PROVIDED MATERIAL
_ _ _ _ _ _ _

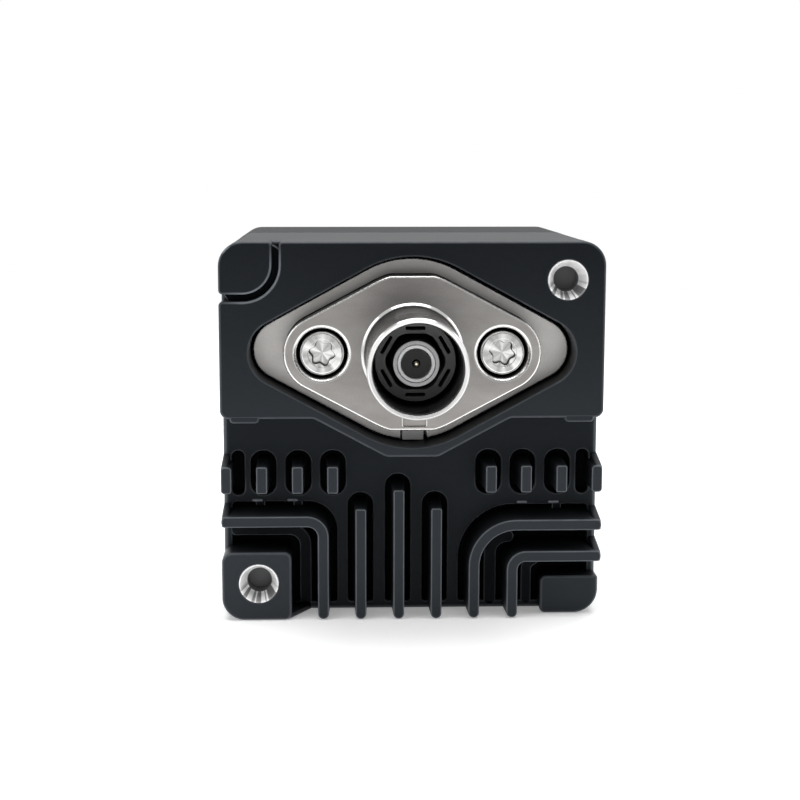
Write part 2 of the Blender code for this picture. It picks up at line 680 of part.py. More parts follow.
def make_flange_gasket():
    """Gasket behind the flange, with a tab that stands up in the notch of the rim."""
    gasket = prism("flange_gasket", diamond(RIM_R - 0.2, RIM_TIP_X, RIM_TIP_R - 0.2),
                   FLANGE_BACK_Y + THIN_GAP, POCKET_Y - THIN_GAP)
    cutters = [hole("gasket_port", 0, PORT_Z, 6.0, FLANGE_BACK_Y - 1, POCKET_Y + 1, 28)]
    for side in (-1, 1):
        x = side * SCREW_X
        cutters.append(hole("gasket_screw_way", x, PORT_Z, 1.6, FLANGE_BACK_Y - 1, POCKET_Y + 1, 14))
    boolean(gasket, "DIFFERENCE", cutters)
    tab_top = PORT_Z - PLATEAU_HALF_HEIGHT - 0.5
    tab = rounded_box(NOTCH_X[0] + THIN_GAP, NOTCH_X[1] - THIN_GAP, PORT_Z - RIM_R + 0.25, tab_top, 0.1)
    boolean(gasket, "UNION", prism("gasket_tab", tab, GASKET_TAB_Y, FLANGE_BACK_Y + 0.3))
    return paint(gasket, (0.09, 0.09, 0.09), 0.7)


def make_flange_screws():
    head = (FACE_Y + 0.55, FACE_Y + 1.7)
    for side, x in (("left", -SCREW_X), ("right", SCREW_X)):
        cap_screw(f"flange_screw_{side}", x, PORT_Z, 2.5, head, 1.15, CAVITY_Y - 0.9, 1.36, 24)


def make_barrel():
    ring_y = FACE_Y - THIN_GAP
    profile = [(BARREL_R - 0.15, BARREL_END_Y), (BARREL_R, BARREL_END_Y + 0.2), (BARREL_R, ring_y - 0.3),
               (BARREL_RING_R, ring_y - 0.3), (BARREL_RING_R, ring_y), (BARREL_R, ring_y),
               (BARREL_R, FLANGE_BACK_Y - GAP), (3.1, FLANGE_BACK_Y - GAP), (3.1, FLANGE_BACK_Y - 1.9),
               (BARREL_BORE_R, FLANGE_BACK_Y - 1.9), (BARREL_BORE_R, BARREL_END_Y + 0.2),
               (BARREL_BORE_R + 0.15, BARREL_END_Y)]
    return paint_steel(turned("connector_barrel", profile, 0, PORT_Z, 32))


def hexagon(apothem, radius):
    corner = apothem / math.cos(math.radians(30))
    points = [(corner * math.cos(math.radians(a)), corner * math.sin(math.radians(a)) + PORT_Z, radius)
              for a in range(0, 360, 60)]
    return rounded(points)


def make_coding_sleeve():
    """Black keyed sleeve round the coax contact, with a six-sided mouth and six spring slots."""
    back = FLANGE_BACK_Y - 2.2
    sleeve = hole("coding_sleeve", 0, PORT_Z, SLEEVE_R, SLEEVE_Y, back, 36)
    cutters = [prism("sleeve_mouth", hexagon(3.05, 1.6), SLEEVE_Y - 1, back + 1)]
    slot = [(-1.05, 3.48), (1.05, 3.48), (1.05, 3.92), (-1.05, 3.92)]
    for number in range(6):
        angle = math.radians(60 * number)
        turn = [(x * math.cos(angle) - z * math.sin(angle),
                 x * math.sin(angle) + z * math.cos(angle) + PORT_Z) for x, z in slot]
        cutters.append(prism("spring_slot", turn, SLEEVE_Y - 1, SLEEVE_Y + 3))
    boolean(sleeve, "DIFFERENCE", cutters)
    return paint_black_plastic(sleeve)


def tube(name, outer, inner, near_y, far_y, steps=20):
    return turned(name, [(outer, near_y), (outer, far_y), (inner, far_y), (inner, near_y)], 0, PORT_Z, steps)


def make_coax():
    tail_y = CAVITY_Y - 0.8
    paint_steel(tube("coax_shell", 2.58, 2.18, COAX_Y, tail_y))
    paint(tube("coax_insulator", 2.1, 1.66, COAX_Y, tail_y), (0.8, 0.79, 0.76), 0.4)
    core = tube("coax_dielectric", 1.6, 0.42, COAX_Y + 0.35, tail_y, 20)
    paint_black_plastic(core)
    pin = [(0, COAX_Y - 0.1), (0.18, COAX_Y - 0.1), (0.3, COAX_Y + 0.15), (0.3, tail_y), (0, tail_y)]
    paint(turned("coax_pin", pin, 0, PORT_Z, 12), (0.75, 0.6, 0.3), 0.3, 1.0)


# ---- inside --------------------------------------------------------------------------------

def block(name, x0, x1, z0, z1, near_y, far_y, radius=0.3):
    return prism(name, rounded_box(x0, x1, z0, z1, radius), near_y, far_y)


def make_board_socket():
    near, far = CAVITY_Y + GAP, MAIN_BOARD_Y[0] - THIN_GAP
    socket = block("board_coax_socket", -3.3, 3.3, PORT_Z - 3.3, PORT_Z + 3.3, near, far)
    boolean(socket, "UNION", hole("socket_nose", 0, PORT_Z, 2.5, CAVITY_Y - 0.5, near + 1, 16))
    return paint(socket, (0.6, 0.58, 0.55), 0.35, 1.0)


def make_main_board():
    board = prism("main_board", cavity_outline(CORNER_POST + GAP, 0.4), *MAIN_BOARD_Y)
    half = PEDESTAL_HALF + 0.6
    cutters = [block("pedestal_way", -half, half, PEDESTAL_Z - half, PEDESTAL_Z + half,
                     MAIN_BOARD_Y[0] - 1, MAIN_BOARD_Y[1] + 1, 1.0)]
    for x, z in BOARD_POSTS:
        cutters.append(hole("board_hole", x, z, 1.1, MAIN_BOARD_Y[0] - 1, MAIN_BOARD_Y[1] + 1, 12))
    boolean(board, "DIFFERENCE", cutters)
    return paint_board(board)


def make_board_parts():
    front = MAIN_BOARD_Y[1] + THIN_GAP
    paint_black_plastic(block("serializer_chip", -13.8, -7.8, 28.5, 34.5, front, front + 0.9))
    paint(block("power_inductor", 9.0, 13.0, 28.5, 32.5, front, front + 2.0, 0.6), (0.12, 0.12, 0.13), 0.5)
    paint_black_plastic(block("board_link_header", -7, 7, 35.5, 38.5, front, 1.4))
    socket = block("board_link_socket", -7, 7, 35.5, 38.5, 1.7, SENSOR_BOARD_Y[0] - THIN_GAP)
    paint(socket, (0.7, 0.67, 0.6), 0.5)


def make_cooler():
    """Cooler stack from the housing's pedestal to the back of the sensor board."""
    centre = PEDESTAL_Z
    pad = block("hot_thermal_pad", -6.3, 6.3, centre - 6.3, centre + 6.3, PEDESTAL_Y + 0.15, -0.35)
    paint(pad, (0.4, 0.42, 0.45), 0.8)
    peltier = block("peltier_module", -6, 6, centre - 6, centre + 6, -0.2, 0.5)
    pellets = block("peltier_pellets", -5.2, 5.2, centre - 5.2, centre + 5.2, 0.3, 2.4)
    cold_plate = block("peltier_cold_plate", -6, 6, centre - 6, centre + 6, 2.2, 2.9)
    boolean(peltier, "UNION", [pellets, cold_plate])
    paint(peltier, (0.85, 0.85, 0.83), 0.5)
    finger = block("cold_finger", -6, 6, centre - 6, centre + 8, 3.1, 5.9, 0.8)
    paint(finger, (0.7, 0.7, 0.7), 0.35, 1.0)


def make_sensor_stack():
    board = prism("sensor_board", cavity_outline(CORNER_POST + 0.6, 0.8), *SENSOR_BOARD_Y)
    holes = [hole("sensor_board_hole", x, z, 1.0, SENSOR_BOARD_Y[0] - 1, SENSOR_BOARD_Y[1] + 1, 12)
             for x, z in SENSOR_POSTS]
    boolean(board, "DIFFERENCE", holes)
    paint_board(board)
    paint(block("image_sensor", -7.5, 7.5, CENTRE_Z - 6, CENTRE_Z + 6, 7.45, 9.1), (0.16, 0.12, 0.16), 0.35)
    cover = block("sensor_glass", -6.8, 6.8, CENTRE_Z - 5.3, CENTRE_Z + 5.3, 9.25, 9.75, 0.2)
    paint(cover, (0.5, 0.6, 0.62), 0.05, 0, 0.4)


def make_window():
    def ring(name, outer, inner, near_y, far_y):
        profile = [(outer, near_y), (outer, far_y), (inner, far_y), (inner, near_y)]
        return turned(name, profile, 0, CENTRE_Z, 24)

    seat = FRONT_WALL_Y + 1.5
    window = hole("optical_window", 0, CENTRE_Z, WINDOW_SEAT_R - 0.3, 12.0, 13.0, 36)
    paint(window, (0.55, 0.65, 0.66), 0.03, 0, 0.3)
    paint_rubber(ring("window_seal", WINDOW_SEAT_R - 0.4, 9.7, 13.08, seat - 0.08))
    plate = block("window_retainer", -14.5, 14.5, CENTRE_Z - 12.2, CENTRE_Z + 12.2, 10.9, 11.85, 2.0)
    cutters = [hole("retainer_opening", 0, CENTRE_Z, WINDOW_OPENING_R, 9, 13, 36)]
    for side in (-1, 1):
        cutters.append(hole("retainer_way", side * RETAINER_SCREW_X, CENTRE_Z, 0.9, 9, 13, 10))
    boolean(plate, "DIFFERENCE", cutters)
    paint(plate, (0.05, 0.05, 0.055), 0.4, 0.8)


# ---- nosepiece and cap ---------------------------------------------------------------------

def make_nosepiece():
    """Screw-in barrel adapter; it turns about the optical axis."""
    shoulder, groove_r = FRONT_END_Y + GAP, (13.3, 15.1)
    front, rim_r, end = shoulder + 3.0, NOSE_FLANGE_R - 0.3, NOSE_END_Y
    thread = [(11.3, 15.1), (12.3, 15.1), (12.55, 15.4), (12.55, shoulder)]
    groove = [(groove_r[0], shoulder), (groove_r[0], shoulder + 0.9), (groove_r[1], shoulder + 0.9),
              (groove_r[1], shoulder)]
    flange = [(rim_r, shoulder), (NOSE_FLANGE_R, shoulder + 0.3), (NOSE_FLANGE_R, front - 0.3),
              (rim_r, front), (NOSE_R, front)]
    undercut = [(NOSE_R, 25.0), (UNDERCUT_R, 25.6), (UNDERCUT_R, 30.4), (NOSE_R, 31.0)]
    tip = [(NOSE_R, end - 0.5), (NOSE_R - 0.5, end), (FILTER_BORE_R, end), (FILTER_BORE_R, end - 4),
           (NOSE_BORE_R, end - 4.2), (NOSE_BORE_R, front + 0.5), (11.3, front - 1.0)]
    nose = turned("nosepiece", thread + groove + flange + undercut + tip, 0, CENTRE_Z, 32)
    paint(nose, (0.03, 0.03, 0.033), 0.35, 0.6)
    near, far = shoulder - 0.15, shoulder + 0.75
    seal = turned("nosepiece_seal", [(13.5, near), (14.9, near), (14.9, far), (13.5, far)], 0, CENTRE_Z, 24)
    paint_rubber(seal)


def make_dust_cap():
    """Push-on cap over the end of the nosepiece; it pulls off along the optical axis."""
    roof, end = NOSE_END_Y + 0.4, CAP_END_Y
    profile = [(0, roof), (CAP_BORE_R, roof), (CAP_BORE_R, CAP_MOUTH_Y), (CAP_R, CAP_MOUTH_Y),
               (CAP_R, end - 0.8), (CAP_R - 0.8, end), (0, end)]
    return paint(turned("dust_cap", profile, 0, CENTRE_Z, 32), (0.03, 0.03, 0.032), 0.55)


clear_scene()
make_rear_housing()
make_front_housing()
make_housing_gasket()
make_screws()
make_inserts()
make_connector_flange()
make_flange_gasket()
make_flange_screws()
make_barrel()
make_coding_sleeve()
make_coax()
make_board_socket()
make_main_board()
make_board_parts()
make_cooler()
make_sensor_stack()
make_window()
make_nosepiece()
make_dust_cap()
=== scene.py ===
import math

import bpy
import numpy as np
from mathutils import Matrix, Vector
from mathutils.geometry import delaunay_2d_cdt


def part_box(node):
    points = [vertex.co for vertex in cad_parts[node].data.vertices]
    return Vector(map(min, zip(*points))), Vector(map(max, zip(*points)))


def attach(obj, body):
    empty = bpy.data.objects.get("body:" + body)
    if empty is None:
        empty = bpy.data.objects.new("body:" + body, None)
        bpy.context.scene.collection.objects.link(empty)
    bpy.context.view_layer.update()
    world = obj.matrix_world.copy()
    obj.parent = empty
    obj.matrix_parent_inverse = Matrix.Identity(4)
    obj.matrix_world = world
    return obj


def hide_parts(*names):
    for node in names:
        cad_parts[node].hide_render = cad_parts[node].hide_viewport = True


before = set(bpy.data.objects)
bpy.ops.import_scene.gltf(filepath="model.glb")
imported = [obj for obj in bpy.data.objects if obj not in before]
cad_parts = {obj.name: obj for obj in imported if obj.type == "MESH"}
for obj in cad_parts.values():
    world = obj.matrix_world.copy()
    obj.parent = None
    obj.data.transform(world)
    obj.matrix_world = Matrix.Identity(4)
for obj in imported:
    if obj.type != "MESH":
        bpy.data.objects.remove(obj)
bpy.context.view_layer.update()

mm = 0.001


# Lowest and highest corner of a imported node, in millimetres.
def boxMm(node):
    return [[value * 1000 for value in corner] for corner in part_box(node)]


rearLow, rearHigh = boxMm("rear_housing")
frontLow, frontHigh = boxMm("front_housing")
portLow, portHigh = boxMm("connector_barrel")
faceY = rearLow[1]  # back face
splitY = rearHigh[1]  # where the two housings meet
half = rearHigh[0]  # half of the body's width
tall = rearHigh[2]
recess = 3.5
midY = faceY + recess  # recessed surface of the finned half
slotY = faceY + 5.5  # slot floors
portZ = (portLow[2] + portHigh[2]) / 2
axisZ = tall / 2  # optical axis height


def unit(vectors):
    return vectors / (np.linalg.norm(vectors, axis=-1, keepdims=True) + 1e-12)


# Loops lie in the X-Z plane and run counter-clockwise as the back is looked at. This arc rounds one
# corner of a loop: its centre lies on the bisector, a radius from both sides.
def cornerArc(before, corner, after, radius, stepDeg=7.5):
    before, corner, after = (np.array(p[:2], float) for p in (before, corner, after))
    u = (before - corner) / np.linalg.norm(before - corner)
    v = (after - corner) / np.linalg.norm(after - corner)
    halfAngle = math.acos(float(np.clip(u @ v, -1, 1))) / 2
    middle = (u + v) / np.linalg.norm(u + v)
    centre = corner + middle * radius / math.sin(halfAngle)
    reach = radius / math.tan(halfAngle)
    start = math.atan2(*(corner + u * reach - centre)[::-1])
    end = math.atan2(*(corner + v * reach - centre)[::-1])
    sweep = (end - start + math.pi) % (2 * math.pi) - math.pi
    count = max(4, math.ceil(abs(math.degrees(sweep)) / stepDeg))
    angle = start + sweep * np.linspace(0, 1, count + 1)
    return centre + radius * np.stack([np.cos(angle), np.sin(angle)], 1)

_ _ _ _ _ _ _

GIVEN EXERCISE
Quote exactly the first line of the data and every line after it through the one holding "return rounded(points)".

EXERCISE ANSWER
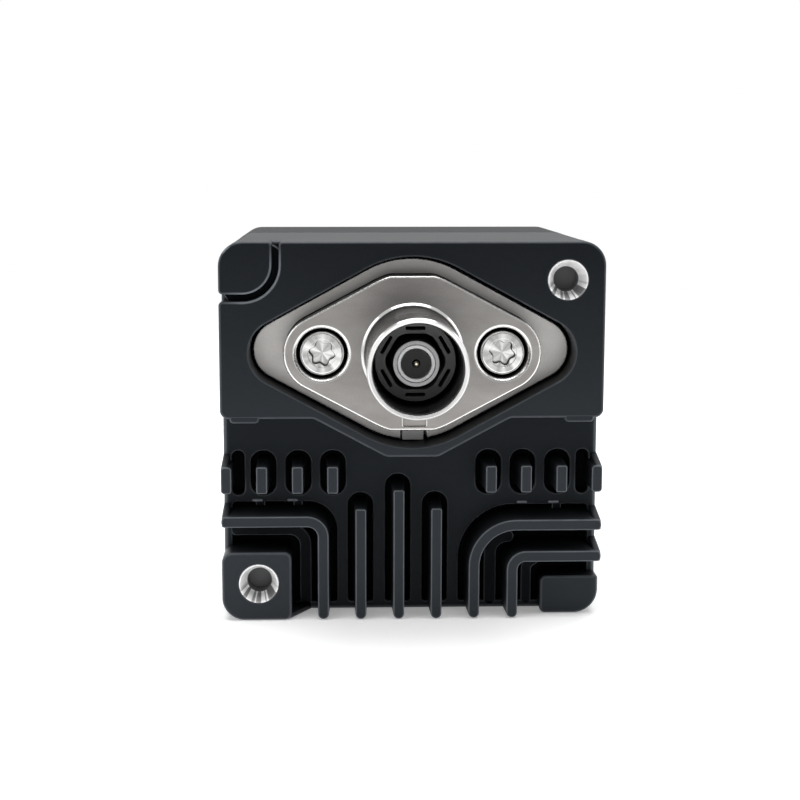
Write part 2 of the Blender code for this picture. It picks up at line 680 of part.py. More parts follow.
def make_flange_gasket():
    """Gasket behind the flange, with a tab that stands up in the notch of the rim."""
    gasket = prism("flange_gasket", diamond(RIM_R - 0.2, RIM_TIP_X, RIM_TIP_R - 0.2),
                   FLANGE_BACK_Y + THIN_GAP, POCKET_Y - THIN_GAP)
    cutters = [hole("gasket_port", 0, PORT_Z, 6.0, FLANGE_BACK_Y - 1, POCKET_Y + 1, 28)]
    for side in (-1, 1):
        x = side * SCREW_X
        cutters.append(hole("gasket_screw_way", x, PORT_Z, 1.6, FLANGE_BACK_Y - 1, POCKET_Y + 1, 14))
    boolean(gasket, "DIFFERENCE", cutters)
    tab_top = PORT_Z - PLATEAU_HALF_HEIGHT - 0.5
    tab = rounded_box(NOTCH_X[0] + THIN_GAP, NOTCH_X[1] - THIN_GAP, PORT_Z - RIM_R + 0.25, tab_top, 0.1)
    boolean(gasket, "UNION", prism("gasket_tab", tab, GASKET_TAB_Y, FLANGE_BACK_Y + 0.3))
    return paint(gasket, (0.09, 0.09, 0.09), 0.7)


def make_flange_screws():
    head = (FACE_Y + 0.55, FACE_Y + 1.7)
    for side, x in (("left", -SCREW_X), ("right", SCREW_X)):
        cap_screw(f"flange_screw_{side}", x, PORT_Z, 2.5, head, 1.15, CAVITY_Y - 0.9, 1.36, 24)


def make_barrel():
    ring_y = FACE_Y - THIN_GAP
    profile = [(BARREL_R - 0.15, BARREL_END_Y), (BARREL_R, BARREL_END_Y + 0.2), (BARREL_R, ring_y - 0.3),
               (BARREL_RING_R, ring_y - 0.3), (BARREL_RING_R, ring_y), (BARREL_R, ring_y),
               (BARREL_R, FLANGE_BACK_Y - GAP), (3.1, FLANGE_BACK_Y - GAP), (3.1, FLANGE_BACK_Y - 1.9),
               (BARREL_BORE_R, FLANGE_BACK_Y - 1.9), (BARREL_BORE_R, BARREL_END_Y + 0.2),
               (BARREL_BORE_R + 0.15, BARREL_END_Y)]
    return paint_steel(turned("connector_barrel", profile, 0, PORT_Z, 32))


def hexagon(apothem, radius):
    corner = apothem / math.cos(math.radians(30))
    points = [(corner * math.cos(math.radians(a)), corner * math.sin(math.radians(a)) + PORT_Z, radius)
              for a in range(0, 360, 60)]
    return rounded(points)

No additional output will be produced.